This article is a joint publication of TheNation.com and Foreign Policy In Focus.
On February 22, the US and Mexican governments caught the Big Fish. Mexican Navy forces and police walked into a beachside condominium and arrested Joaquín “El Chapo” Guzmán, head of the immensely powerful Sinaloa cartel, without firing a shot.
The weeks since have been packed with details of the capture, which was surprisingly undramatic. Self-congratulatory remarks and speculation about what happens next are the order of the day here. While many Mexicans are skeptical about any real change resulting from the capture, US government officials have heralded the beginning of the end for the Sinaloa cartel.
There isn’t enough public information yet to measure whether drug flows to the US market have been interrupted or how the cartel is responding. If experience is any indication—and it usually is—the loss of El Chapo will neither disrupt cartel operations nor end the violence.
As the undisputed head of a global criminal enterprise, El Chapo Guzmán was one of the few people in the world on both the most-wealthy list (Forbes listed him at No. 67, with an estimated yearly income of $3 billion) and the most-wanted list (the US government had a $5 million reward out for him).
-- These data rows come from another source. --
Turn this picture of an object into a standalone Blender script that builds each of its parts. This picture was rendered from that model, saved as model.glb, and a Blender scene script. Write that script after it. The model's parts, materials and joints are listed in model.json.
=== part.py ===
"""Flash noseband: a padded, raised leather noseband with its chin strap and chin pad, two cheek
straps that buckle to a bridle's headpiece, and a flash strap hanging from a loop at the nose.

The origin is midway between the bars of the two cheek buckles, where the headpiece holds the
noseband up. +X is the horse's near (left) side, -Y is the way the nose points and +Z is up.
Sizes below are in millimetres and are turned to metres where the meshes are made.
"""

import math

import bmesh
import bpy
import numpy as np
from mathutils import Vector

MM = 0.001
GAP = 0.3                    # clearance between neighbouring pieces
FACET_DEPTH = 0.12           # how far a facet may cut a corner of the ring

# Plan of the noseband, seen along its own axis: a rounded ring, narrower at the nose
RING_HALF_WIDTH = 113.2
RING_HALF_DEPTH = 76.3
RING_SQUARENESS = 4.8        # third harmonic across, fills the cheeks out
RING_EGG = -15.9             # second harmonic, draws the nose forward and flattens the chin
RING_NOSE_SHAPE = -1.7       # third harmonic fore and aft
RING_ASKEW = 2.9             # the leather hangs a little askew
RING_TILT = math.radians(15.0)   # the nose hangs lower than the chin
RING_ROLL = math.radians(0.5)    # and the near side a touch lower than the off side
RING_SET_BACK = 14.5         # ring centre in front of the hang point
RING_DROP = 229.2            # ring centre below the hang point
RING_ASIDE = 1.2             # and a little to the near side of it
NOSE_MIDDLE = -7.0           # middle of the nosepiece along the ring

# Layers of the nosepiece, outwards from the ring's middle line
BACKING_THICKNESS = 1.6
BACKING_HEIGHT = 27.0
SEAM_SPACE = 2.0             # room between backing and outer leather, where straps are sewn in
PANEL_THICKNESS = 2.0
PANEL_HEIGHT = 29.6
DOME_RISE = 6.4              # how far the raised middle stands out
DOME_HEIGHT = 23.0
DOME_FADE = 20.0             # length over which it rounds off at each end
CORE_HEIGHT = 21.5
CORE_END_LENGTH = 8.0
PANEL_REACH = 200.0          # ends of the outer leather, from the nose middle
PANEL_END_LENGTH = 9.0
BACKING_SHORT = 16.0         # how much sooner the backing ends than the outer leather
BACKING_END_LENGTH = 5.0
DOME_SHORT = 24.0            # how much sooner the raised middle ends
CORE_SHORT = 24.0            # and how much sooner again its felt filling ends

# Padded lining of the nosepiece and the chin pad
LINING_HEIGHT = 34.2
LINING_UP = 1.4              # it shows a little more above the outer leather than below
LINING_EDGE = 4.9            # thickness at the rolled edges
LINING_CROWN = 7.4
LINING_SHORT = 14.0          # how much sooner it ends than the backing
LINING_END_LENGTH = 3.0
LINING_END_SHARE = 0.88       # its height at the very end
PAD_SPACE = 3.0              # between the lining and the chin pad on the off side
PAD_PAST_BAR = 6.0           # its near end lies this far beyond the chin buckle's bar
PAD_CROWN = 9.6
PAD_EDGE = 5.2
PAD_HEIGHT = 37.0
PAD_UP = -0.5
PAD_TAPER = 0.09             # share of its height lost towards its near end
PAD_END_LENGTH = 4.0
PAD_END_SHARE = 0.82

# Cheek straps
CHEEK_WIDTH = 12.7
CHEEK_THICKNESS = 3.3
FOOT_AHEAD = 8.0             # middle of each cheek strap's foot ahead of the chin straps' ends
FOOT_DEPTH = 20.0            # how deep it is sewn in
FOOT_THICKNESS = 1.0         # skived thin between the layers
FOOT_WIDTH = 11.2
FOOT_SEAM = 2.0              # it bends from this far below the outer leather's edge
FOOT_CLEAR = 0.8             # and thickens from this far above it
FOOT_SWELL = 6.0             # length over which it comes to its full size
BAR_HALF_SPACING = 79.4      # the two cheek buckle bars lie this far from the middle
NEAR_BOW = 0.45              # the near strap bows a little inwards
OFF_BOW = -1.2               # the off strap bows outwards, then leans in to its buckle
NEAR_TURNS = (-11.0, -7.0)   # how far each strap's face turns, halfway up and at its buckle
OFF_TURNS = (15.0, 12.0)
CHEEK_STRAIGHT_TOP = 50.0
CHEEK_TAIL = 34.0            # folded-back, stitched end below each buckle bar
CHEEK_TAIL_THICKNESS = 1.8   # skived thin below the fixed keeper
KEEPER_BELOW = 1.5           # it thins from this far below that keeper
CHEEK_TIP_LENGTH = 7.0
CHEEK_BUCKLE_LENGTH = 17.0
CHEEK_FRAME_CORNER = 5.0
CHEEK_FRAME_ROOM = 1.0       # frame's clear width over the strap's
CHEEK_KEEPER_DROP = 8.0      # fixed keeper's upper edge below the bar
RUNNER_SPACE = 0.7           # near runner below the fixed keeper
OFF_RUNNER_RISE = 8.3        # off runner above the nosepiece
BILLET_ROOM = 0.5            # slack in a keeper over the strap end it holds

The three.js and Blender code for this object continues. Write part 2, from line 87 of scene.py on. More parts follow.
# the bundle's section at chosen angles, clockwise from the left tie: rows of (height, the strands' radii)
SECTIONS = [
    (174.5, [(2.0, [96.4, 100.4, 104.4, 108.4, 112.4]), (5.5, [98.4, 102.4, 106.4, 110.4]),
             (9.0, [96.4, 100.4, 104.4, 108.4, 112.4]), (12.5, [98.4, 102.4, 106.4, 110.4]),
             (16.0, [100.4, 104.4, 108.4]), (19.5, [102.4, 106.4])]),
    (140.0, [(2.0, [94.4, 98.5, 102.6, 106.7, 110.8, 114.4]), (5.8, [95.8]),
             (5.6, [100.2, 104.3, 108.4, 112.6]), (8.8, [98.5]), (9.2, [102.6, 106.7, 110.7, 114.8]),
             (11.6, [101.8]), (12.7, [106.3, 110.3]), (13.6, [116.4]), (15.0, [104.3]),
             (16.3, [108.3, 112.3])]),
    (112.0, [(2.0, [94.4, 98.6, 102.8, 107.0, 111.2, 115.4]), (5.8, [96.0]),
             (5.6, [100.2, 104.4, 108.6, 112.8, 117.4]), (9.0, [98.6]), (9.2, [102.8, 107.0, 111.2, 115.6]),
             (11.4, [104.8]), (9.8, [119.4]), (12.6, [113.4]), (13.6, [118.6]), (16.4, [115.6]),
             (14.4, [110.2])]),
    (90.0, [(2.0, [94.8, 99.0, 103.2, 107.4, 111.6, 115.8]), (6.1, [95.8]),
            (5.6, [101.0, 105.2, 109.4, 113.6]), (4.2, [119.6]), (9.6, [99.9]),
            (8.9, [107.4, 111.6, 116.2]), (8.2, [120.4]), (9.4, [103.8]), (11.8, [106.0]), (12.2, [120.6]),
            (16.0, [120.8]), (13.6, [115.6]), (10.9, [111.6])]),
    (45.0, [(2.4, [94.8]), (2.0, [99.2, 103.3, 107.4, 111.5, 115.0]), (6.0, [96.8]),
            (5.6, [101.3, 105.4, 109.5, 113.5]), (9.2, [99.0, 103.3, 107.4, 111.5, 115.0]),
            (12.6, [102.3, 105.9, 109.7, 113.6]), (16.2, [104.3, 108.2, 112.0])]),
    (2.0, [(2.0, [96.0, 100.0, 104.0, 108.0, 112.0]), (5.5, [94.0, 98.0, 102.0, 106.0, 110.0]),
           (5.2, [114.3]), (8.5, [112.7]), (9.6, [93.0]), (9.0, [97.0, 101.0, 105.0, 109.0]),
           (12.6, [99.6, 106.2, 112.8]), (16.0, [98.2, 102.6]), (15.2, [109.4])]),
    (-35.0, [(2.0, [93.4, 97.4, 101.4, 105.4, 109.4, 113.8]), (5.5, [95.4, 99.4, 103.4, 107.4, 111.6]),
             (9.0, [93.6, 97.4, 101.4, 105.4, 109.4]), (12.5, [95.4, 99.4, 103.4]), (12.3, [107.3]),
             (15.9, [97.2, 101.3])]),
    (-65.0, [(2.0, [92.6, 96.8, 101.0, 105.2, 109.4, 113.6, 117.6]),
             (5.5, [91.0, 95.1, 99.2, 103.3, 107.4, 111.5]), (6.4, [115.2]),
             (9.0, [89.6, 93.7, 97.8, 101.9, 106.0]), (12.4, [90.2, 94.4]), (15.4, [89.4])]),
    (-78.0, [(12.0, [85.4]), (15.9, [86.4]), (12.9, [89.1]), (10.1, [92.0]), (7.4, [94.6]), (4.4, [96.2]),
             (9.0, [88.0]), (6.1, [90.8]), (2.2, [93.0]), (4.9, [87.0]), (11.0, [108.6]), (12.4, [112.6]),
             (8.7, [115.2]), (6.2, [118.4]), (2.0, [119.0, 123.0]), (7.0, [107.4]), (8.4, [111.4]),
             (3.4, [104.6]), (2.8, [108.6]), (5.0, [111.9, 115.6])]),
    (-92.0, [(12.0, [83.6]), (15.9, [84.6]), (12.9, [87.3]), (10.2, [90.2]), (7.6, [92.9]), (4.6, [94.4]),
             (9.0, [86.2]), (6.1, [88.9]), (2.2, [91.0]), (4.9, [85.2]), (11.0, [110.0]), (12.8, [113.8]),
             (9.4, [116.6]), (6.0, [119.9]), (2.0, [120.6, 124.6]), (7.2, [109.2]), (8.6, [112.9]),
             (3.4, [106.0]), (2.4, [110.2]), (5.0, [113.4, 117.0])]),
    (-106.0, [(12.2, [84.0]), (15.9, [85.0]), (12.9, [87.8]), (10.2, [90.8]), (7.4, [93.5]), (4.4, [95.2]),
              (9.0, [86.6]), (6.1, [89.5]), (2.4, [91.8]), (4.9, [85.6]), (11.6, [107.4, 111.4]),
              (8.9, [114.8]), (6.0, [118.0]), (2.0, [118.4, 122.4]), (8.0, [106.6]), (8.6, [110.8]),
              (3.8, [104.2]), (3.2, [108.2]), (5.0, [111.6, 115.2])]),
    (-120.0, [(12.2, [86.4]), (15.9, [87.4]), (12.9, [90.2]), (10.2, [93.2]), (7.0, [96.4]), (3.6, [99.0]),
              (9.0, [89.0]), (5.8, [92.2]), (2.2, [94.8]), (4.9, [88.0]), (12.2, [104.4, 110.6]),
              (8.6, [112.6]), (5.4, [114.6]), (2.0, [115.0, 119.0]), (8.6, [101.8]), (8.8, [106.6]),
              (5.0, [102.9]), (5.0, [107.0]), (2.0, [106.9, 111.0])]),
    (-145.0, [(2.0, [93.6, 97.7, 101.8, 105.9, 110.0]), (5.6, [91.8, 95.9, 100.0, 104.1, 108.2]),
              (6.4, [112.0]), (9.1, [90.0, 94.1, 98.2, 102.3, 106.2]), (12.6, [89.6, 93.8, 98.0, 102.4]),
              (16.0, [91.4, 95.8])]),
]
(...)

Yet for thirteen years, Guzmán dodged law enforcement after escaping from a Mexican high-security prison in 2001. His uncanny ability to slip out of the noose, along with other indications, led to a commonly held belief in Mexico that the US and Mexican governments were favoring the giant Sinaloa cartel as they killed and arrested high-level members of rival cartels. El Chapo’s arrest knocks a hole in the theory, although it remains to be seen how the cartel will reorganize relations internally and with government officials.
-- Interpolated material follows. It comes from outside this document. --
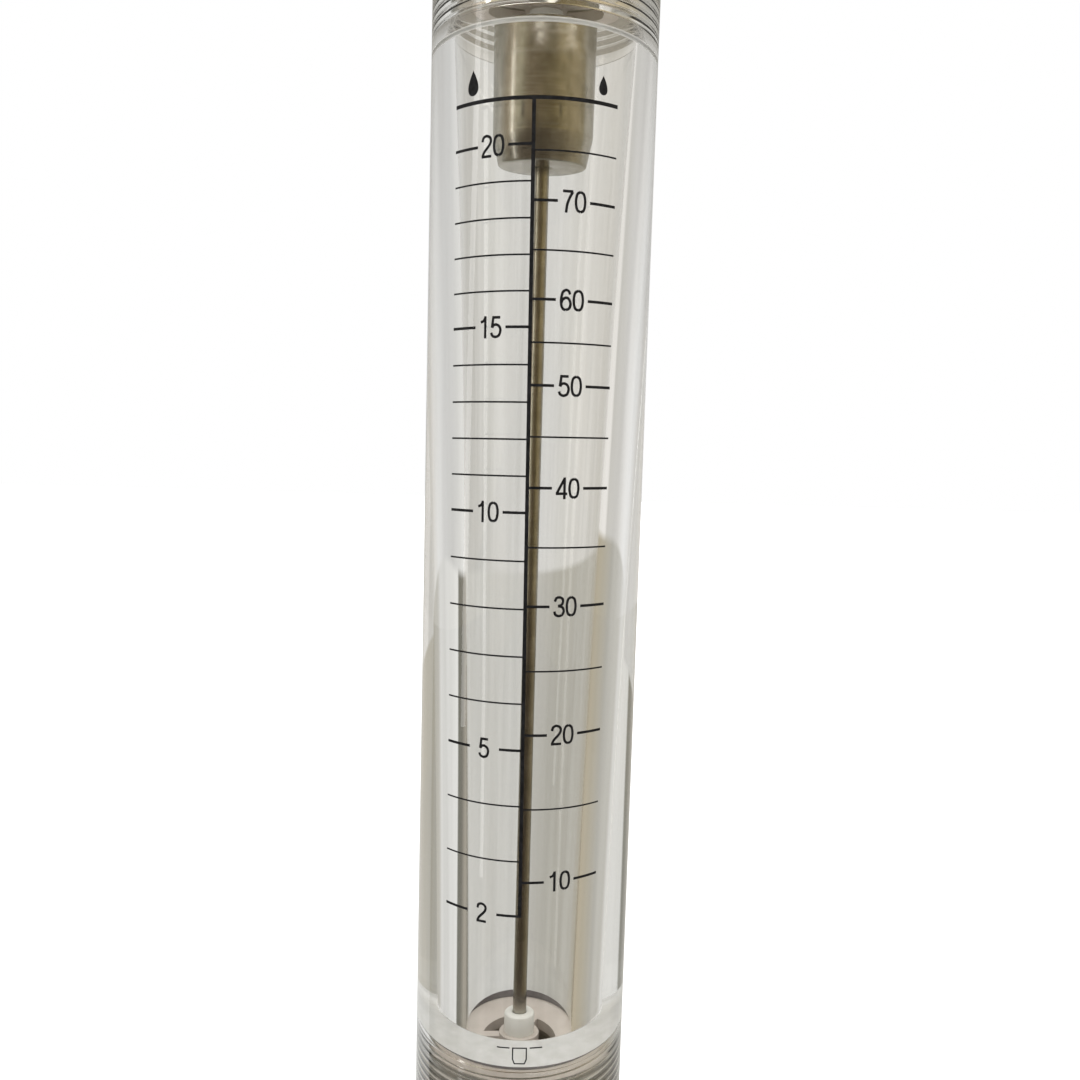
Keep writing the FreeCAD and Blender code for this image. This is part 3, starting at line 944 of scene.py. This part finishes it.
def build_floor():
    """Plain pale paper that fades to white for the eye away from the object."""
    material, tree, shader = new_material("floor_paper", Roughness=0.9)
    grain = noise(tree, 0.002, detail=2)
    low, high = (FLOOR_TONE - 0.01,) * 3, (FLOOR_TONE + 0.01,) * 3
    tree.links.new(ramp(tree, grain, ((0.3, low), (0.7, high))), shader.inputs["Base Color"])
    coords = add(tree, "ShaderNodeTexCoord")
    away = add(tree, "ShaderNodeVectorMath", operation="LENGTH")
    tree.links.new(coords.outputs["Object"], away.inputs[0])
    lift = remap(tree, away.outputs["Value"], 0.45, 1.0, 0.15, 0.8)
    paths = add(tree, "ShaderNodeLightPath")
    shader.inputs["Emission Color"].default_value = (*WHITE, 1)
    glow = calculated(tree, "MULTIPLY", paths.outputs["Is Camera Ray"], lift)
    tree.links.new(glow, shader.inputs["Emission Strength"])
    sheet = bmesh.new()
    corners = ((-1, -1), (1, -1), (1, 1), (-1, 1))
    sheet.faces.new([sheet.verts.new((x * FLOOR_REACH, y * FLOOR_REACH, 0)) for x, y in corners])
    floor = finished("floor", sheet)
    paint(floor, material)
    floor.visible_glossy = False
    floor.visible_transmission = False


def build_world():
    """White for the eye. Glass shows a pale room over a table, and metal shows its brown front side."""
    world = bpy.data.worlds.new("studio")
    bpy.context.scene.world = world
    world.use_nodes = True
    tree = world.node_tree
    coords = add(tree, "ShaderNodeTexCoord")
    split = add(tree, "ShaderNodeSeparateXYZ")
    tree.links.new(coords.outputs["Generated"], split.inputs[0])
    across, along, up = split.outputs
    around = calculated(tree, "ARCTAN2", across, calculated(tree, "MULTIPLY", along, -1.0))
    turn = remap(tree, around, 0.0, 1.0, -math.pi, math.pi)
    bow = calculated(tree, "MULTIPLY_ADD", across, TABLE_BOW, -TABLE_LEAN)
    edge = calculated(tree, "MULTIPLY_ADD", across, bow, up)
    under = remap(tree, edge, 1.0, 0.0, -TABLE_EDGE - TABLE_SOFTNESS, -TABLE_EDGE + TABLE_SOFTNESS)
    room = mixed(tree, under, ramp(tree, turn, ABOVE), ramp(tree, turn, BELOW))
    steep = remap(tree, up, 0.7, 0.0, -0.84, -0.66)
    room = mixed(tree, steep, room, TABLE_NEAR)
    raised = remap(tree, up, 0.0, 1.0, 0.10, 0.40)
    behind = remap(tree, along, 0.0, 1.0, 0.1, 0.5)
    room = mixed(tree, calculated(tree, "MULTIPLY", raised, behind), room, ROOM_HIGH)
    paths = add(tree, "ShaderNodeLightPath")
    unreflected = calculated(tree, "LESS_THAN", paths.outputs["Glossy Depth"], 0.5)
    in_front = remap(tree, along, 1.0, 0.0, -0.3, 0.1)
    room = mixed(tree, calculated(tree, "MULTIPLY", unreflected, in_front), room, ROOM_FRONT)
    bent = calculated(
        tree, "MAXIMUM", paths.outputs["Is Glossy Ray"], paths.outputs["Is Transmission Ray"]
    )
    shown = mixed(tree, bent, PALE, room)
    seen = mixed(tree, paths.outputs["Is Camera Ray"], shown, WHITE)
    tree.links.new(seen, tree.nodes["Background"].inputs["Color"])


def add_lamp(name, place, target, size, power):
    lamp = bpy.data.lights.new(name, "AREA")
    lamp.shape = "RECTANGLE"
    lamp.size, lamp.size_y = size
    lamp.energy = power
    holder = bpy.data.objects.new(name, lamp)
    holder.location = place
    holder.rotation_euler = (Vector(target) - Vector(place)).to_track_quat("-Z", "Y").to_euler()
    holder.visible_camera = False
    bpy.context.scene.collection.objects.link(holder)


def build_lamps():
    """A narrow window on the left and a broad soft lamp overhead."""
    middle = (0, 0, 0.2)
    add_lamp("window", (-0.95, -0.33, 0.35), middle, (0.11, 1.2), 1.0)
    add_lamp("ceiling", (0.1, -0.2, 1.3), middle, (1.2, 0.9), 12)


# The camera stands in front of the tube at eye level and looks down a little.
CAMERA_DISTANCE = 224.0
PITCH = math.radians(5.84)
ROLL = math.radians(1.59)
YAW = math.radians(0.47)
SENSOR_WIDTH = 36.0
IMAGE_WIDTH = 1080
FOCAL = SENSOR_WIDTH * 967.5 / IMAGE_WIDTH


def build_camera():
    camera = bpy.data.cameras.new("camera")
    camera.lens = FOCAL
    camera.sensor_width = SENSOR_WIDTH
    camera.clip_start = 0.01
    holder = bpy.data.objects.new("camera", camera)
    bpy.context.scene.collection.objects.link(holder)
    turn = (
        Matrix.Rotation(-YAW, 4, "Z")
        @ Matrix.Rotation(math.radians(90) - PITCH, 4, "X")
        @ Matrix.Rotation(ROLL, 4, "Z")
    )
    holder.matrix_world = Matrix.Translation(Vector((0, -CAMERA_DISTANCE, EYE_LEVEL)) * MM) @ turn
    bpy.context.scene.camera = holder


build_floor()
build_world()
build_lamps()
build_camera()
bpy.context.scene.view_settings.view_transform = "Standard"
For now, all viable scenarios add up to more, rather than less, drug-war violence in Mexico. The kingpin strategy of taking out capos has been found to provoke battles for succession and turf wars, so the nation is braced for a wave of violence.
Relations between the drug lord, the government and Mexican society are anything but a typical cops-and-robbers story. El Chapo had, and still has, politicians and security forces on his payroll throughout the country. His organization provides employment and social services to communities, as well as sowing fear and bloodshed.
In Guzmán’s home state of Sinaloa and the neighboring state of Durango, residents have protested his capture. Melissa Montenegro, who organized one of the marches, told the Mexican news site Sin Embargo that El Chapo “has done more for us than any government” in fighting hunger and poverty in the region. The Mexican government dismissed the marchers, claiming that most are relatives of the criminal.